I think the bigger problem with your story is that it sets the wrong reader expectations. Readers come into the story not having any idea what will be payed off, except maybe some hopes of what the story will be about based on your title, cover art, and synopsis.
They can only go off of what you give them. The things you put in the opening chapter, the things you spend time on. So when the character's motivating question is "Where's my brother," they understand her through the light of someone who is seeking. They have expectations based upon what you've given them.
If her journey then ends up being something else, why did you start there? Is it possible you started too early? Your opening chapters are essential to setting up a satisfying story. Don't waste them on a subplot.
Yes, your lack of payoff could work, but only if it's intentionally a message by itself. Perhaps make it part of the character's arc: she has decided she no longer cares. If she walked right up to the door of her long-awaited answer and then turned away without opening it, that would be payoff. Depending on how you contextualize it, she could be angry at him and decide she doesn't care what the hell happened, or she could realize that she doesn't need to know anymore and can still live a satisfied life. But notice that in either case, she has still changed as a result of her search. There's still payoff.
Mary Robinette Kowal stresses the idea of opening and closing promises in reverse order. If you start with the brother's disappearance (from an emotional standpoint), you should also end there. If putting it at the end is going to take away from the feeling you want to leave with the reader, then I suspect you've chosen the wrong opening and should work it in somewhere else.

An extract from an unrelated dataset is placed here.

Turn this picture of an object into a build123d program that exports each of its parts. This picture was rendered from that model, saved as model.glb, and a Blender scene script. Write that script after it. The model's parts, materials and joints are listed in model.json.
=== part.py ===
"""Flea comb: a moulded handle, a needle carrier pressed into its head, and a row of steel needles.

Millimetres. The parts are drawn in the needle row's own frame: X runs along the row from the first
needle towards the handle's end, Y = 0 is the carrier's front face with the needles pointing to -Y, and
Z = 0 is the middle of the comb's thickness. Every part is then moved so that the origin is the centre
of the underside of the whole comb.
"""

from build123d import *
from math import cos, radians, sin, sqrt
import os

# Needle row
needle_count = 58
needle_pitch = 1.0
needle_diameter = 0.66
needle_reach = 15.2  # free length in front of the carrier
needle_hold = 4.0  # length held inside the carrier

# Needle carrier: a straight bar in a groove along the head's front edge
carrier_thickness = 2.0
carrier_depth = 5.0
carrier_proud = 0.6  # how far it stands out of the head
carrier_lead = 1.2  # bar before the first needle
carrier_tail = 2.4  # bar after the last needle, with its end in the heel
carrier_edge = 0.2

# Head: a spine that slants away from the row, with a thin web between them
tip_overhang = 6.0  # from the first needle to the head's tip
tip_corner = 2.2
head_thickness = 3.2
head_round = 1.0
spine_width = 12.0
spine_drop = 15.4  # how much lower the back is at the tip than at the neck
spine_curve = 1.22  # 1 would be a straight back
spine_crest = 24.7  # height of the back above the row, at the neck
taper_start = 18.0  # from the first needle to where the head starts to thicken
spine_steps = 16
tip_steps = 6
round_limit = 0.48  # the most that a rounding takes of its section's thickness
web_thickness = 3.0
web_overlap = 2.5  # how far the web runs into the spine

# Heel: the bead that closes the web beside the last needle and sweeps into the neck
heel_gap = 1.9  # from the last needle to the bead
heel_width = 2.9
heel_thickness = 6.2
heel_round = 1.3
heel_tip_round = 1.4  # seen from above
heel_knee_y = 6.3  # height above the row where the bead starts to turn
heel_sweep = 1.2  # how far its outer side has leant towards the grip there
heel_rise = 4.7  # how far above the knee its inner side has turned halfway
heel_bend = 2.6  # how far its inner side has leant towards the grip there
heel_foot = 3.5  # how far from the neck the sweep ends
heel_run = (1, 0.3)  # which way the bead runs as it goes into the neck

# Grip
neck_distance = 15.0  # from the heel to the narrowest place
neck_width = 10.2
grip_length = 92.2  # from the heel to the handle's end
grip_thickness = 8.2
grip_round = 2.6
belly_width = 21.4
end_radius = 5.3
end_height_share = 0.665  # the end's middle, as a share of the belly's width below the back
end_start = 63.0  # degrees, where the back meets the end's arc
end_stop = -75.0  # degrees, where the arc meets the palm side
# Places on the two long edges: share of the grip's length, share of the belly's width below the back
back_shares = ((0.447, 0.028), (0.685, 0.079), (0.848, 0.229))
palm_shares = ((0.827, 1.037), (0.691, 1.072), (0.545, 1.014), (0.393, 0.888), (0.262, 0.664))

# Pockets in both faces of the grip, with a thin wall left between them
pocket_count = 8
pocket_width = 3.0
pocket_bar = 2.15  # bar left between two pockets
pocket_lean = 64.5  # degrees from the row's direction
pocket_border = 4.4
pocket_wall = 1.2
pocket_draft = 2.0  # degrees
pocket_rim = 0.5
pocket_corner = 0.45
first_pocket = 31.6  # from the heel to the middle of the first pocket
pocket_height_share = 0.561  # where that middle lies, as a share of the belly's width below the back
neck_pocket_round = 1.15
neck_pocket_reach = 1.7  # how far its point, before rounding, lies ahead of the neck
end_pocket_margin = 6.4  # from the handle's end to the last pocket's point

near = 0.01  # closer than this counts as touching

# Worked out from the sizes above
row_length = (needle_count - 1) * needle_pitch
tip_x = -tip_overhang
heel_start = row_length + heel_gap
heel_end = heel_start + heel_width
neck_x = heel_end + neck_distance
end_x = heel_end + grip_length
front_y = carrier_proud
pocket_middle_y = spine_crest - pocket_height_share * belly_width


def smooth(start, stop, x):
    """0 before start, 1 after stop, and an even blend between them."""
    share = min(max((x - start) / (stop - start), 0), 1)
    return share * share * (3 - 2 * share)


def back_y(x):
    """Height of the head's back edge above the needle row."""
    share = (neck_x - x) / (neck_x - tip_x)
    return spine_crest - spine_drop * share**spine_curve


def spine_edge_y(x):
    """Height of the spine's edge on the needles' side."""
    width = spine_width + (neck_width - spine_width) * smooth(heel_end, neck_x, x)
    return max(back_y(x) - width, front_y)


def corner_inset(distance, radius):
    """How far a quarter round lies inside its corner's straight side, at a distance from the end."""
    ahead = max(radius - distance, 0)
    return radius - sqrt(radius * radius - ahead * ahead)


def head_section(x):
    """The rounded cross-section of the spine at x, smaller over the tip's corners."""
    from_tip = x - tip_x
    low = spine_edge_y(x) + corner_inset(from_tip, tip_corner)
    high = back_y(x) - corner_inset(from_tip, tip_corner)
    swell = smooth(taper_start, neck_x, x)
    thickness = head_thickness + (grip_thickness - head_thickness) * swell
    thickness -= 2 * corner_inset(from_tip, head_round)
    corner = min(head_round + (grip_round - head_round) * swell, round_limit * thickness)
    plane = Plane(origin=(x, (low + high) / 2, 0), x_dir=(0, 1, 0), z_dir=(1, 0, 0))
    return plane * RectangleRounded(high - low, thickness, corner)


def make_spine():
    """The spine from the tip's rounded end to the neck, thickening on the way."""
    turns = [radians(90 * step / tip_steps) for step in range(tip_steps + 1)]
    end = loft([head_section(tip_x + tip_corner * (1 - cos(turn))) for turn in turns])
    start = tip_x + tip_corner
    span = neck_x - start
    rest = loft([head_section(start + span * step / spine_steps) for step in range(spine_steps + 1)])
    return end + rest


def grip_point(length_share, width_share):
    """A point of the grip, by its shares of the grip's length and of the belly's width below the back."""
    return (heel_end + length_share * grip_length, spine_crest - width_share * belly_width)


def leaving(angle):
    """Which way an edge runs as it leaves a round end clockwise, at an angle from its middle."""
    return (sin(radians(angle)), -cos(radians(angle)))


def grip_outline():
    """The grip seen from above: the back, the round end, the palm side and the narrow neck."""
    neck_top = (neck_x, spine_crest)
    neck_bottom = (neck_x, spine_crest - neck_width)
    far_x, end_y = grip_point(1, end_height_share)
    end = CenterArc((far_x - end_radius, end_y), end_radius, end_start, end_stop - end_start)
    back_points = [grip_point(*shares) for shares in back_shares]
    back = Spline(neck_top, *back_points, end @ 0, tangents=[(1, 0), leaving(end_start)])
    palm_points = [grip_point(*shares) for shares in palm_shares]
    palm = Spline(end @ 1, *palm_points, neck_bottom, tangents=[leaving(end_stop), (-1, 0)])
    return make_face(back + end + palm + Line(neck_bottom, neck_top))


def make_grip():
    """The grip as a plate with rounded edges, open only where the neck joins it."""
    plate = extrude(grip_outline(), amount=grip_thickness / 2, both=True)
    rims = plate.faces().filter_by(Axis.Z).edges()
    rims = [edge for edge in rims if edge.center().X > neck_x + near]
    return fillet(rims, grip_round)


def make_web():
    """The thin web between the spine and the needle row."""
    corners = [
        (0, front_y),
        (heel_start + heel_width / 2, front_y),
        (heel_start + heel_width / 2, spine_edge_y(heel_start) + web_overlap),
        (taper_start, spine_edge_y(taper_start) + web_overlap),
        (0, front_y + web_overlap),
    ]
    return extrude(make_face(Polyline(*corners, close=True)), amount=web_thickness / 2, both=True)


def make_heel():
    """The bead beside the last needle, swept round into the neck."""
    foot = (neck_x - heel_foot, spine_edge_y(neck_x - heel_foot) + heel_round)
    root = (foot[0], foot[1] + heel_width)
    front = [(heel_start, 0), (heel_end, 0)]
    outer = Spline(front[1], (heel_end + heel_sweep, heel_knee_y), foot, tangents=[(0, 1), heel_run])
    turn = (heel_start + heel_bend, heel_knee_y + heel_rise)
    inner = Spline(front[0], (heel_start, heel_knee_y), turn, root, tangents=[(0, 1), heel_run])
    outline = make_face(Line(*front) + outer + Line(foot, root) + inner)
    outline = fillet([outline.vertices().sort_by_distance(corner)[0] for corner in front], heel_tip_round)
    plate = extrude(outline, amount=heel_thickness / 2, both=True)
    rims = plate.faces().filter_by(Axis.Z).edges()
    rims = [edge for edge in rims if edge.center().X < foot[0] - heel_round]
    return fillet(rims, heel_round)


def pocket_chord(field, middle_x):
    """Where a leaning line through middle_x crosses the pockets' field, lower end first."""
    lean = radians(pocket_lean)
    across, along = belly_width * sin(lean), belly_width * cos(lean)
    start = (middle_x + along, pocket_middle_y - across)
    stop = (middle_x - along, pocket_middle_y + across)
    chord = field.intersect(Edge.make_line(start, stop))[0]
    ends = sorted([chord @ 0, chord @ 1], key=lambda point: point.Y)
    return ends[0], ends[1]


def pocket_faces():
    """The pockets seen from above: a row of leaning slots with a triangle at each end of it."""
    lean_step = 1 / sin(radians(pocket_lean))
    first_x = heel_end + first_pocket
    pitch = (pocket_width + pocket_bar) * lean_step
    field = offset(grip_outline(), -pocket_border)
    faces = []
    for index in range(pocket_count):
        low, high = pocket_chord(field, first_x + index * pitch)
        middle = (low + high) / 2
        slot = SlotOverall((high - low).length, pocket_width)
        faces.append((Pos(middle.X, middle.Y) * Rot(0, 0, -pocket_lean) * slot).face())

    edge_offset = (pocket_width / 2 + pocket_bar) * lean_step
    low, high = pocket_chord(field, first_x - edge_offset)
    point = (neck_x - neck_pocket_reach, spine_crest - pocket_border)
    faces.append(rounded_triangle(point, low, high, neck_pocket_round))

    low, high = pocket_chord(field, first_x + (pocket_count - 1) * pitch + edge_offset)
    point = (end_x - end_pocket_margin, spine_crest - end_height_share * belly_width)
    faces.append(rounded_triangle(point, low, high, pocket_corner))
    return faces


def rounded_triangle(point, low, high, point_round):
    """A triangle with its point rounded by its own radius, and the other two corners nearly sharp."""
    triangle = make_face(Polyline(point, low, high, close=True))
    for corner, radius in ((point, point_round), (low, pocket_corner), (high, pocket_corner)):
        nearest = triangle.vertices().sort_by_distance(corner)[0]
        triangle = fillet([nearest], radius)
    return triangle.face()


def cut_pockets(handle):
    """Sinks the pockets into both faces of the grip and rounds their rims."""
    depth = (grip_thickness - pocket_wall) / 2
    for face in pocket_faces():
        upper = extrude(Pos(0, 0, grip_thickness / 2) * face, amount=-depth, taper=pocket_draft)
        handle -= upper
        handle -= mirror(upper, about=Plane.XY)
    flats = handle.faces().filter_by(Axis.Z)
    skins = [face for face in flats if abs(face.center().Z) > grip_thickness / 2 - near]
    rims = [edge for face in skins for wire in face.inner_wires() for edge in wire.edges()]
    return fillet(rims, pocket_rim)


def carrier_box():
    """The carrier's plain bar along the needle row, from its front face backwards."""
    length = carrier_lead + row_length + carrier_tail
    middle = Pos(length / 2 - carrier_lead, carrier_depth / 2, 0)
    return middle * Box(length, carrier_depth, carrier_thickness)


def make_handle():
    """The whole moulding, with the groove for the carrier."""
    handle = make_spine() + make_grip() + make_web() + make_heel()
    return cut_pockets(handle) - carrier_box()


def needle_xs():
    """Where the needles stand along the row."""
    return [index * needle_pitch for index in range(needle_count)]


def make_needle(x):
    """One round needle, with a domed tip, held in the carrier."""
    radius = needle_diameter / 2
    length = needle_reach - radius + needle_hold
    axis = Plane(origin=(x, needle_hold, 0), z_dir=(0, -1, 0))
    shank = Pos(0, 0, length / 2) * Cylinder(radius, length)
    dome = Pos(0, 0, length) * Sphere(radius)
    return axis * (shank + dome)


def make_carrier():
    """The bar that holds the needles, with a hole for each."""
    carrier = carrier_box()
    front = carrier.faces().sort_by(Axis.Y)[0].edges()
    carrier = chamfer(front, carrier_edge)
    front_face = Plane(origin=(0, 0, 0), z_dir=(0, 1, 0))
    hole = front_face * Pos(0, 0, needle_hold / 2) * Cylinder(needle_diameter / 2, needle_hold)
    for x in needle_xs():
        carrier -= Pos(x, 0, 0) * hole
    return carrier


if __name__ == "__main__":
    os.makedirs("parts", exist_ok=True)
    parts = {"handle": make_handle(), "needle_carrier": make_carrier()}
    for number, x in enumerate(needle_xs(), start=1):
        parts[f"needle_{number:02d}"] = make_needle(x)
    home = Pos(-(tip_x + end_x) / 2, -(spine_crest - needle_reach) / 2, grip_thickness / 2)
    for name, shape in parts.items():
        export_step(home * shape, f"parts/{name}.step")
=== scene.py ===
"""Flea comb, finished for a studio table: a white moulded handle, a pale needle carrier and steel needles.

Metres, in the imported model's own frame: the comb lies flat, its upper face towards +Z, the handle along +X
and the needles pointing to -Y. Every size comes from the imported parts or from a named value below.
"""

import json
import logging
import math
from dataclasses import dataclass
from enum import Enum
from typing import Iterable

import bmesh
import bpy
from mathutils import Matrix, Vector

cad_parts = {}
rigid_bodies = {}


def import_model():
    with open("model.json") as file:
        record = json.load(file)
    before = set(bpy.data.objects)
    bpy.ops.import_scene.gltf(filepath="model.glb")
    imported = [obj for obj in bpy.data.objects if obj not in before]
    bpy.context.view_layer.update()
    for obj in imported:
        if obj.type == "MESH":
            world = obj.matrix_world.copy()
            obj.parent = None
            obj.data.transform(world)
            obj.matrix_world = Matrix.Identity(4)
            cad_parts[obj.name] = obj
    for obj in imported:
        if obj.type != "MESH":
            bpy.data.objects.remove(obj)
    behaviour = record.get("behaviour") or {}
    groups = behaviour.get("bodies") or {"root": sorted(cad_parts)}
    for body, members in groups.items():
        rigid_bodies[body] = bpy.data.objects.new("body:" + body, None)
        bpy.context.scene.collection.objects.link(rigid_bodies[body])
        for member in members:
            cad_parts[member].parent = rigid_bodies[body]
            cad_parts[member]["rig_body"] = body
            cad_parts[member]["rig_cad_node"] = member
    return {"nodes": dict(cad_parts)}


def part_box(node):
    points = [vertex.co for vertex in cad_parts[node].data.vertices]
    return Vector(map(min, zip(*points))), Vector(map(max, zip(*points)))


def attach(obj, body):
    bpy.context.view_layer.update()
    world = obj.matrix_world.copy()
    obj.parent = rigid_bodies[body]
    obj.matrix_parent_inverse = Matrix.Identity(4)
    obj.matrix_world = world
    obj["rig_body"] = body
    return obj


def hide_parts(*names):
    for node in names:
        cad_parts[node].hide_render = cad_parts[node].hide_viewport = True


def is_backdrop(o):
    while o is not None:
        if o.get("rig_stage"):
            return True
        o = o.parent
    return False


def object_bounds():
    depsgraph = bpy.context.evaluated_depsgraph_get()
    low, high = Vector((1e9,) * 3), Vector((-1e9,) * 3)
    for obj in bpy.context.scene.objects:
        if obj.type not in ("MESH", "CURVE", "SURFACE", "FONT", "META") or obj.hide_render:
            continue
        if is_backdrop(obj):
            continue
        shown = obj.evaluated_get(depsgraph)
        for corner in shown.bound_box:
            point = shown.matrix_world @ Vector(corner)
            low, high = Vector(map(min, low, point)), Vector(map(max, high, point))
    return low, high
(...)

You need to distinguish between payoff for the character and payoff for the reader. The character may or may not get the payoff she wants --your contract isn't with the characters, but with the readers, they are the ones you owe the payoff to. Throughout your story, and especially at the beginning, you as the writer are making a host of promises to the reader about what the story will give them. How well you meet those promises will determine how fulfilled the reader feels by the ending.
In the case of The Last Jedi, a key part of the contract is established at the very beginning. What seems like just a throwaway joke about Poe making a fool of the enemy commander is actually an important signal that this movie will explicitly reverse the tropes and cliches of earlier movies in the same series. That's the promise being made to the viewer --and it undercuts the promise being made to Rey's character, to the effect that she will find great significance in her unknown parentage.
In the case of your story, you can also make one promise to the character --she will find her brother --while simultaneously undercutting it for the reader. One part of this is foreshadowing the brother's death (there's a million ways to do this). More importantly, however, you'll need to make it clear to the reader (but not the character) that what she actually needs is something different than big brother (for example, maybe what she really needs is to learn to rely on herself). The way your story already ends will tell you all you need to know about what promises to make in the beginning.